The Golden Bridge that connects Ankleshwar to Bharuch was built in 1881 by the British, who needed a bridge across the Narmada River to create better access to trade and administration officials in Bombay. According to legend, it is known as the "Golden" bridge because the iron used in its construction is very sturdy, resistant to rust and rare, hence it should be much more expensive than modern steel.
The Lallubhai Haveli in Bharuch is a much treasured tourist attraction of the city. Tourists do not forget to visit this beautiful fort on their tour of Bharuch. The fort of Lallubhai Haveli is perched on a hilltop. Below the hill, the Narmada River flows. The famous Jama Masjid is located at the base of the hill where the Haveli is located. Upstream of Bharuch, the Sardar Sarovar Dam can be spotted.
Lallubhai Haveli, Bharuch was erected in 1791 A.D. by Lallubhai, an ex-diwan of the last Nawab of Bharuch. The Haveli is a one-storeyed building. It has one room on the second floor. Lallubhai used to hold up meetings in the court here. The Haveli showcases beautiful architecture of richly designed carved wood. On the second floor of the building you can spot arrangements for placing matchlock guns. Lallubhai Haveli also has underground passages.
Shoolpaneshwar Wild Life Sanctuary
Birds having affinities with Himalayan and Western Ghats, a variety of raptors, the hills of Satpuda range, the thrill of coming across a python or flying squirrel, pangolin or big/ lesser cats and the scenic beauty of moist deciduous forest... all this can be enjoyed by an eco-tourist at Shoolpaneshwar Wildlife Sanctuary. The Sanctuary encompasses an area of 607.71 sq. km in Narmada district, which comprises a major watershed, feeding the Sardar Sarovar and the Karjan reservoirs. Hilly tract of the Sanctuary bordering Narmada supports some of the best forests in Gujarat. The physical aspect is dominated by the Rajpipla hills. DhamanMal, the highest peak located in the eastern portion, is about 882 m in altitude. The general slope of the area is towards the west.

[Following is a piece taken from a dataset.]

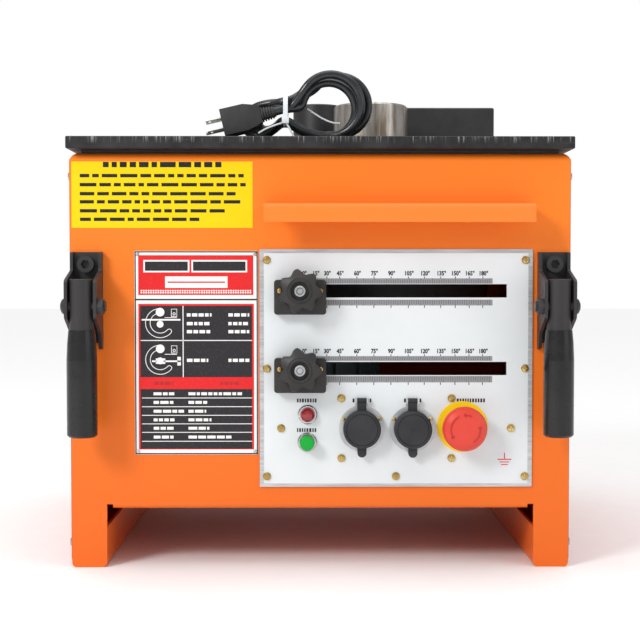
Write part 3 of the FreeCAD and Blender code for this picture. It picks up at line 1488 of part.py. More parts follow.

The forests are some of the best and the densest in the State and are known for richness of biodiversity. The sightings of various bird species, which have more affinities with Himalayan and Western Ghat, have unfolded a hitherto unknown, but interesting aspect of the area. Moist deciduous forests have very high scenic and aesthetic values. The flora of the ecosystem represents remnants of semi-evergreen to moist deciduous forest. Much of the vegetation is modified due to influence of the biotic pressure and forestry operations.
Swaminarayan Hinduism, also known as the Swaminarayan faith or the Swaminarayan sect, is a modern tradition of Hinduism, in which followers offer devotion and worship Swaminarayan as the final manifestation of God. The Swaminarayan faith has a large percentage of Hindus who are followers of Swaminarayan. It is fast becoming a significant attraction for visitors to Bharuch.